* _Task_:
Every line in the listing is to be echoed verbatim.
--- Data block ---
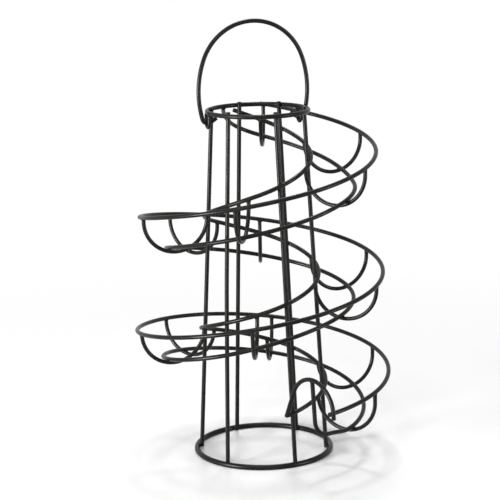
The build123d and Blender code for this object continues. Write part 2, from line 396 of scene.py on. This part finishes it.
def cap(middle, normal, rim, verts, faces):
    """Rounded cap over a cut end: full at the rim, softly domed in the middle."""
    start = len(verts)
    count = len(rim)
    height = WIRE_RADIUS * CAP_HEIGHT_SHARE
    for ring in range(CAP_RINGS):
        turn = ring / CAP_RINGS * math.pi / 2
        width = math.cos(turn) ** CAP_POWER
        rise = height * math.sin(turn) ** CAP_POWER
        verts += [middle + (p - middle) * width + normal * rise for p in rim]
    verts.append(middle + normal * height)
    faces.append(tuple(start + k for k in reversed(range(count))))
    for ring in range(CAP_RINGS - 1):
        low = start + ring * count
        for k in range(count):
            after = (k + 1) % count
            faces.append((low + k, low + after, low + count + after, low + count + k))
    low = start + (CAP_RINGS - 1) * count
    for k in range(count):
        faces.append((low + k, low + (k + 1) % count, len(verts) - 1))


def add_ends(name, members, body):
    """Makes one piece of the caps over all the flat ends of some nodes."""
    verts = []
    faces = []
    for node in members:
        for middle, normal, rim in end_discs(node):
            cap(middle, normal, rim, verts, faces)
    print(name, len(verts), "points")
    add_piece(name, verts, faces, body, coat)


add_ends("frame_wire_ends", ["outer_rail", "inner_rail", "gate_arch"], "frame")
add_ends("handle_wire_ends", ["handle"], "handle")


# Floor and surroundings


def seen_directly(tree):
    """1 where the camera looks, straight or by a mirror or a lens, and 0 for light on the part."""
    path = tree.nodes.new("ShaderNodeLightPath")
    total = path.outputs["Is Camera Ray"]
    for name in ("Is Glossy Ray", "Is Transmission Ray"):
        adder = tree.nodes.new("ShaderNodeMath")
        adder.operation = "ADD"
        adder.use_clamp = True
        tree.links.new(total, adder.inputs[0])
        tree.links.new(path.outputs[name], adder.inputs[1])
        total = adder.outputs[0]
    return total


def glow(tree, seen, seen_strength, light_strength):
    """White emission of one strength where it is seen and another where it lights."""
    ranger = tree.nodes.new("ShaderNodeMapRange")
    ranger.inputs["To Min"].default_value = light_strength
    ranger.inputs["To Max"].default_value = seen_strength
    tree.links.new(seen, ranger.inputs["Value"])
    emission = tree.nodes.new("ShaderNodeEmission")
    emission.inputs["Color"].default_value = (1.0, 1.0, 1.0, 1.0)
    tree.links.new(ranger.outputs["Result"], emission.inputs["Strength"])
    return emission.outputs["Emission"]


def floor_material():
    """Pale sheen that takes the shadow near the object and turns into plain white further off."""
    material = bpy.data.materials.new("floor")
    material.use_nodes = True
    tree = material.node_tree
    tree.nodes.clear()
    make = tree.nodes.new
    link = tree.links.new
    seen = seen_directly(tree)
    paper = make("ShaderNodeBsdfDiffuse")
    paper.inputs["Color"].default_value = (FLOOR_TONE, FLOOR_TONE, FLOOR_TONE, 1.0)
    near = make("ShaderNodeAddShader")
    link(paper.outputs["BSDF"], near.inputs[0])
    link(glow(tree, seen, FLOOR_LIFT, 0.0), near.inputs[1])
    sheen = make("ShaderNodeBsdfGlossy")
    sheen.inputs["Roughness"].default_value = SHEEN_ROUGHNESS
    polished = make("ShaderNodeMixShader")
    polished.inputs["Fac"].default_value = FLOOR_SHEEN
    link(near.outputs[0], polished.inputs[1])
    link(sheen.outputs[0], polished.inputs[2])
    place = make("ShaderNodeTexCoord")
    away = make("ShaderNodeVectorMath")
    away.operation = "LENGTH"
    link(place.outputs["Object"], away.inputs[0])
    fade = make("ShaderNodeMapRange")
    fade.interpolation_type = "SMOOTHSTEP"
    fade.inputs["From Min"].default_value = SHADOW_REACH[0]
    fade.inputs["From Max"].default_value = SHADOW_REACH[1]
    link(away.outputs["Value"], fade.inputs["Value"])
    whole = make("ShaderNodeMixShader")
    link(fade.outputs["Result"], whole.inputs["Fac"])
    link(polished.outputs[0], whole.inputs[1])
    link(glow(tree, seen, WHITE, FAR_FLOOR_LIGHT), whole.inputs[2])
    out = make("ShaderNodeOutputMaterial")
    link(whole.outputs[0], out.inputs["Surface"])
    return material


floor_corners = [
    (-FLOOR_REACH, -FLOOR_REACH, 0),
    (FLOOR_REACH, -FLOOR_REACH, 0),
    (FLOOR_REACH, FLOOR_REACH, 0),
    (-FLOOR_REACH, FLOOR_REACH, 0),
]
floor_mesh = bpy.data.meshes.new("floor")
floor_mesh.from_pydata(floor_corners, [], [(0, 1, 2, 3)])
floor_mesh.materials.append(floor_material())
floor = bpy.data.objects.new("floor", floor_mesh)
bpy.context.scene.collection.objects.link(floor)

world = bpy.data.worlds.new("studio")
bpy.context.scene.world = world
world.use_nodes = True
world_tree = world.node_tree
world_tree.nodes.clear()
backdrop = world_tree.nodes.new("ShaderNodeOutputWorld")
world_glow = glow(world_tree, seen_directly(world_tree), WHITE, WORLD_LIGHT)
world_tree.links.new(world_glow, backdrop.inputs["Surface"])


# Lamps


def area_light(name, place, target, size, power):
    """Soft rectangular lamp aimed at a point."""
    data = bpy.data.lights.new(name, "AREA")
    data.shape = "RECTANGLE"
    data.size, data.size_y = size
    data.energy = power
    lamp = bpy.data.objects.new(name, data)
    bpy.context.scene.collection.objects.link(lamp)
    lamp.location = place
    lamp.rotation_mode = "QUATERNION"
    lamp.rotation_quaternion = (Vector(target) - Vector(place)).to_track_quat("-Z", "Y")


UPPER_TARGET = (0.0, 0.0, 0.13)
LOWER_TARGET = (0.0, 0.0, 0.1)
area_light("left_box", (-1.20, -0.92, 0.21), UPPER_TARGET, size=(0.45, 0.38), power=64.0)
area_light("right_box", (1.30, -0.60, 0.21), UPPER_TARGET, size=(0.20, 0.38), power=12.0)
area_light("top_box", (0.05, 0.50, 1.5), LOWER_TARGET, size=(0.3, 0.3), power=14.5)
area_light("front_box", (-0.30, -1.0, 1.3), LOWER_TARGET, size=(0.3, 0.3), power=7.0)

# Camera

level_right = VIEW_ALONG.cross(Vector((0.0, 0.0, 1.0))).normalized()
level_up = level_right.cross(VIEW_ALONG)
right = level_right * math.cos(VIEW_ROLL) + level_up * math.sin(VIEW_ROLL)
up = level_up * math.cos(VIEW_ROLL) - level_right * math.sin(VIEW_ROLL)
camera_data = bpy.data.cameras.new("camera")
camera_data.sensor_width = SENSOR_WIDTH
camera_data.lens = FOCAL_PIXELS / PICTURE_PIXELS * SENSOR_WIDTH
camera_data.clip_start, camera_data.clip_end = CLIP_RANGE
camera = bpy.data.objects.new("camera", camera_data)
bpy.context.scene.collection.objects.link(camera)
turn = Matrix((right, up, -VIEW_ALONG)).transposed().to_4x4()
camera.matrix_world = Matrix.Translation(VIEW_FROM) @ turn
bpy.context.scene.camera = camera
bpy.context.scene.view_settings.view_transform = "Standard"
---
* _The output_:
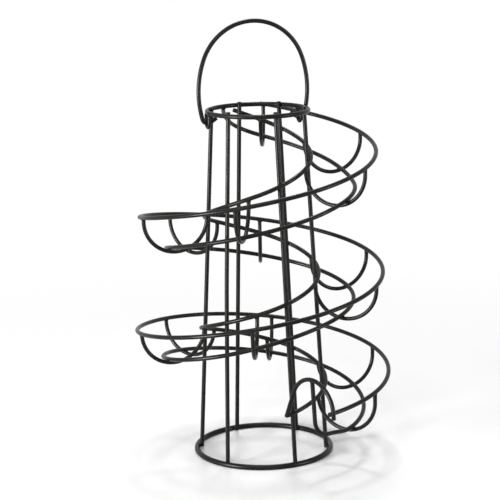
The build123d and Blender code for this object continues. Write part 2, from line 396 of scene.py on. This part finishes it.
def cap(middle, normal, rim, verts, faces):
    """Rounded cap over a cut end: full at the rim, softly domed in the middle."""
    start = len(verts)
    count = len(rim)
    height = WIRE_RADIUS * CAP_HEIGHT_SHARE
    for ring in range(CAP_RINGS):
        turn = ring / CAP_RINGS * math.pi / 2
        width = math.cos(turn) ** CAP_POWER
        rise = height * math.sin(turn) ** CAP_POWER
        verts += [middle + (p - middle) * width + normal * rise for p in rim]
    verts.append(middle + normal * height)
    faces.append(tuple(start + k for k in reversed(range(count))))
    for ring in range(CAP_RINGS - 1):
        low = start + ring * count
        for k in range(count):
            after = (k + 1) % count
            faces.append((low + k, low + after, low + count + after, low + count + k))
    low = start + (CAP_RINGS - 1) * count
    for k in range(count):
        faces.append((low + k, low + (k + 1) % count, len(verts) - 1))


def add_ends(name, members, body):
    """Makes one piece of the caps over all the flat ends of some nodes."""
    verts = []
    faces = []
    for node in members:
        for middle, normal, rim in end_discs(node):
            cap(middle, normal, rim, verts, faces)
    print(name, len(verts), "points")
    add_piece(name, verts, faces, body, coat)


add_ends("frame_wire_ends", ["outer_rail", "inner_rail", "gate_arch"], "frame")
add_ends("handle_wire_ends", ["handle"], "handle")


# Floor and surroundings


def seen_directly(tree):
    """1 where the camera looks, straight or by a mirror or a lens, and 0 for light on the part."""
    path = tree.nodes.new("ShaderNodeLightPath")
    total = path.outputs["Is Camera Ray"]
    for name in ("Is Glossy Ray", "Is Transmission Ray"):
        adder = tree.nodes.new("ShaderNodeMath")
        adder.operation = "ADD"
        adder.use_clamp = True
        tree.links.new(total, adder.inputs[0])
        tree.links.new(path.outputs[name], adder.inputs[1])
        total = adder.outputs[0]
    return total


def glow(tree, seen, seen_strength, light_strength):
    """White emission of one strength where it is seen and another where it lights."""
    ranger = tree.nodes.new("ShaderNodeMapRange")
    ranger.inputs["To Min"].default_value = light_strength
    ranger.inputs["To Max"].default_value = seen_strength
    tree.links.new(seen, ranger.inputs["Value"])
    emission = tree.nodes.new("ShaderNodeEmission")
    emission.inputs["Color"].default_value = (1.0, 1.0, 1.0, 1.0)
    tree.links.new(ranger.outputs["Result"], emission.inputs["Strength"])
    return emission.outputs["Emission"]


def floor_material():
    """Pale sheen that takes the shadow near the object and turns into plain white further off."""
    material = bpy.data.materials.new("floor")
    material.use_nodes = True
    tree = material.node_tree
    tree.nodes.clear()
    make = tree.nodes.new
    link = tree.links.new
    seen = seen_directly(tree)
    paper = make("ShaderNodeBsdfDiffuse")
    paper.inputs["Color"].default_value = (FLOOR_TONE, FLOOR_TONE, FLOOR_TONE, 1.0)
    near = make("ShaderNodeAddShader")
    link(paper.outputs["BSDF"], near.inputs[0])
    link(glow(tree, seen, FLOOR_LIFT, 0.0), near.inputs[1])
    sheen = make("ShaderNodeBsdfGlossy")
    sheen.inputs["Roughness"].default_value = SHEEN_ROUGHNESS
    polished = make("ShaderNodeMixShader")
    polished.inputs["Fac"].default_value = FLOOR_SHEEN
    link(near.outputs[0], polished.inputs[1])
    link(sheen.outputs[0], polished.inputs[2])
    place = make("ShaderNodeTexCoord")
    away = make("ShaderNodeVectorMath")
    away.operation = "LENGTH"
    link(place.outputs["Object"], away.inputs[0])
    fade = make("ShaderNodeMapRange")
    fade.interpolation_type = "SMOOTHSTEP"
    fade.inputs["From Min"].default_value = SHADOW_REACH[0]
    fade.inputs["From Max"].default_value = SHADOW_REACH[1]
    link(away.outputs["Value"], fade.inputs["Value"])
    whole = make("ShaderNodeMixShader")
    link(fade.outputs["Result"], whole.inputs["Fac"])
    link(polished.outputs[0], whole.inputs[1])
    link(glow(tree, seen, WHITE, FAR_FLOOR_LIGHT), whole.inputs[2])
    out = make("ShaderNodeOutputMaterial")
    link(whole.outputs[0], out.inputs["Surface"])
    return material


floor_corners = [
    (-FLOOR_REACH, -FLOOR_REACH, 0),
    (FLOOR_REACH, -FLOOR_REACH, 0),
    (FLOOR_REACH, FLOOR_REACH, 0),
    (-FLOOR_REACH, FLOOR_REACH, 0),
]
floor_mesh = bpy.data.meshes.new("floor")
floor_mesh.from_pydata(floor_corners, [], [(0, 1, 2, 3)])
floor_mesh.materials.append(floor_material())
floor = bpy.data.objects.new("floor", floor_mesh)
bpy.context.scene.collection.objects.link(floor)

world = bpy.data.worlds.new("studio")
bpy.context.scene.world = world
world.use_nodes = True
world_tree = world.node_tree
world_tree.nodes.clear()
backdrop = world_tree.nodes.new("ShaderNodeOutputWorld")
world_glow = glow(world_tree, seen_directly(world_tree), WHITE, WORLD_LIGHT)
world_tree.links.new(world_glow, backdrop.inputs["Surface"])


# Lamps


def area_light(name, place, target, size, power):
    """Soft rectangular lamp aimed at a point."""
    data = bpy.data.lights.new(name, "AREA")
    data.shape = "RECTANGLE"
    data.size, data.size_y = size
    data.energy = power
    lamp = bpy.data.objects.new(name, data)
    bpy.context.scene.collection.objects.link(lamp)
    lamp.location = place
    lamp.rotation_mode = "QUATERNION"
    lamp.rotation_quaternion = (Vector(target) - Vector(place)).to_track_quat("-Z", "Y")


UPPER_TARGET = (0.0, 0.0, 0.13)
LOWER_TARGET = (0.0, 0.0, 0.1)
area_light("left_box", (-1.20, -0.92, 0.21), UPPER_TARGET, size=(0.45, 0.38), power=64.0)
area_light("right_box", (1.30, -0.60, 0.21), UPPER_TARGET, size=(0.20, 0.38), power=12.0)
area_light("top_box", (0.05, 0.50, 1.5), LOWER_TARGET, size=(0.3, 0.3), power=14.5)
area_light("front_box", (-0.30, -1.0, 1.3), LOWER_TARGET, size=(0.3, 0.3), power=7.0)

# Camera

level_right = VIEW_ALONG.cross(Vector((0.0, 0.0, 1.0))).normalized()
level_up = level_right.cross(VIEW_ALONG)
right = level_right * math.cos(VIEW_ROLL) + level_up * math.sin(VIEW_ROLL)
up = level_up * math.cos(VIEW_ROLL) - level_right * math.sin(VIEW_ROLL)
camera_data = bpy.data.cameras.new("camera")
camera_data.sensor_width = SENSOR_WIDTH
camera_data.lens = FOCAL_PIXELS / PICTURE_PIXELS * SENSOR_WIDTH
camera_data.clip_start, camera_data.clip_end = CLIP_RANGE
camera = bpy.data.objects.new("camera", camera_data)
bpy.context.scene.collection.objects.link(camera)
turn = Matrix((right, up, -VIEW_ALONG)).transposed().to_4x4()
camera.matrix_world = Matrix.Translation(VIEW_FROM) @ turn
bpy.context.scene.camera = camera
bpy.context.scene.view_settings.view_transform = "Standard"